__Dataset excerpt__
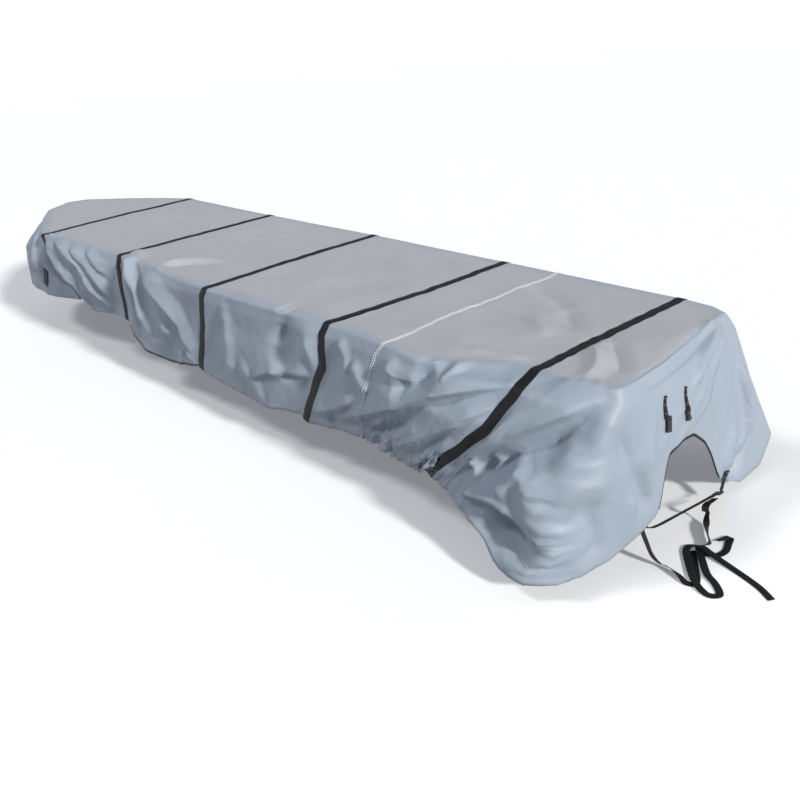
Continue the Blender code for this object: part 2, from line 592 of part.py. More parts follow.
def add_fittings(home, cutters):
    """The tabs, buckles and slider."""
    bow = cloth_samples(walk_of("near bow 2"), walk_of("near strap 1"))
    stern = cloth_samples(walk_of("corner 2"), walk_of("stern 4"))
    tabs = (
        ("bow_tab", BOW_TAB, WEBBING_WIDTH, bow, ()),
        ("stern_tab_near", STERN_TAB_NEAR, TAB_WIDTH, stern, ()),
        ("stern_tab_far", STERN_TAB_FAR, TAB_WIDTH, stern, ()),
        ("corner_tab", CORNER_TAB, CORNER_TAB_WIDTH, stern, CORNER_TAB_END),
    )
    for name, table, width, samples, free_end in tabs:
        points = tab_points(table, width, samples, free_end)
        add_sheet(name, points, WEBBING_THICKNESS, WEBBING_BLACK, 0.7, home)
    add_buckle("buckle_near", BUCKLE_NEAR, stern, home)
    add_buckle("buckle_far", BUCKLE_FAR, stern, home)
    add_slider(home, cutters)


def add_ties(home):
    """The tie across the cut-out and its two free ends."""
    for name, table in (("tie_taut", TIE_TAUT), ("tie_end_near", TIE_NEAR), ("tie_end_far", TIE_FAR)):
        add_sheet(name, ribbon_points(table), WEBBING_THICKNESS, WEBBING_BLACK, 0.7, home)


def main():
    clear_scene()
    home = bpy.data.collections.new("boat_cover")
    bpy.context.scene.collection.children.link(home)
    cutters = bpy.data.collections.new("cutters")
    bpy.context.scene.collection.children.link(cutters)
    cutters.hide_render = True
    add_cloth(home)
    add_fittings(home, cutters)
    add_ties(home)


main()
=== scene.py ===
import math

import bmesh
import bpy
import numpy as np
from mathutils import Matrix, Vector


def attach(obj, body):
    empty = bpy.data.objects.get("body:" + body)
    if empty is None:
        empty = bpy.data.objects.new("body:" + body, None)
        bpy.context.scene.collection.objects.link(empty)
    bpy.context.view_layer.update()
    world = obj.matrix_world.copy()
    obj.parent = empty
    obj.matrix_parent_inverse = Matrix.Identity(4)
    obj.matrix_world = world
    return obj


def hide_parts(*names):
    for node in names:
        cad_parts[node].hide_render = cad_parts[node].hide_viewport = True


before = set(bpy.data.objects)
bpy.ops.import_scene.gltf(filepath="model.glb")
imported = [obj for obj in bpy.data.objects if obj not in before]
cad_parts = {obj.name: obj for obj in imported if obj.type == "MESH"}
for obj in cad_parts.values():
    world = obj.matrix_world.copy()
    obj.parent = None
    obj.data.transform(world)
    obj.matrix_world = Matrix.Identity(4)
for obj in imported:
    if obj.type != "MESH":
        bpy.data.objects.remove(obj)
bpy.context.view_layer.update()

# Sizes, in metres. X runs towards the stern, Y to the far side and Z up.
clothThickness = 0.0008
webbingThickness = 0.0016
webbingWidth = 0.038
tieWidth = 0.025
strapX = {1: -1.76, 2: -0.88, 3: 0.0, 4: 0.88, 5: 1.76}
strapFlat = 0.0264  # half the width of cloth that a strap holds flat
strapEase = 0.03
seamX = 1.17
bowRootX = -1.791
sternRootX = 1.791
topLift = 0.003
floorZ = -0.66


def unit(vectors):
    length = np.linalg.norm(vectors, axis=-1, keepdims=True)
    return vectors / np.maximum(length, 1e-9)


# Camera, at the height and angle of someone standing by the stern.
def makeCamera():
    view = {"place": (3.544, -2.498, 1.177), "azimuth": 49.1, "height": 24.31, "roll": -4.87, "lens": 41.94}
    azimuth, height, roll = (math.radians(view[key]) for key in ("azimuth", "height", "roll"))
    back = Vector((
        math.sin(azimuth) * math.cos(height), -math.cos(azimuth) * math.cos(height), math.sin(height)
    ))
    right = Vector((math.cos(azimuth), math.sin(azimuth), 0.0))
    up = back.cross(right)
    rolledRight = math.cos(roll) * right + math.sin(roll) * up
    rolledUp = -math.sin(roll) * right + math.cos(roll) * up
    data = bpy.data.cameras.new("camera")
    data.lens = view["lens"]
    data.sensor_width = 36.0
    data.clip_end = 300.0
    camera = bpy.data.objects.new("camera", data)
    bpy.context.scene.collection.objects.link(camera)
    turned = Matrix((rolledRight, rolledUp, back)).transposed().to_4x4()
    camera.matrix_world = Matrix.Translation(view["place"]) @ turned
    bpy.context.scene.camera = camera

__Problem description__
Copy exactly the lines from the line with "bpy.context.scene.collection.children.link(home)" up to and including the line with "bpy.data.objects.remove(obj)", and no other lines.

__Result__
    bpy.context.scene.collection.children.link(home)
    cutters = bpy.data.collections.new("cutters")
    bpy.context.scene.collection.children.link(cutters)
    cutters.hide_render = True
    add_cloth(home)
    add_fittings(home, cutters)
    add_ties(home)


main()
=== scene.py ===
import math

import bmesh
import bpy
import numpy as np
from mathutils import Matrix, Vector


def attach(obj, body):
    empty = bpy.data.objects.get("body:" + body)
    if empty is None:
        empty = bpy.data.objects.new("body:" + body, None)
        bpy.context.scene.collection.objects.link(empty)
    bpy.context.view_layer.update()
    world = obj.matrix_world.copy()
    obj.parent = empty
    obj.matrix_parent_inverse = Matrix.Identity(4)
    obj.matrix_world = world
    return obj


def hide_parts(*names):
    for node in names:
        cad_parts[node].hide_render = cad_parts[node].hide_viewport = True


before = set(bpy.data.objects)
bpy.ops.import_scene.gltf(filepath="model.glb")
imported = [obj for obj in bpy.data.objects if obj not in before]
cad_parts = {obj.name: obj for obj in imported if obj.type == "MESH"}
for obj in cad_parts.values():
    world = obj.matrix_world.copy()
    obj.parent = None
    obj.data.transform(world)
    obj.matrix_world = Matrix.Identity(4)
for obj in imported:
    if obj.type != "MESH":
        bpy.data.objects.remove(obj)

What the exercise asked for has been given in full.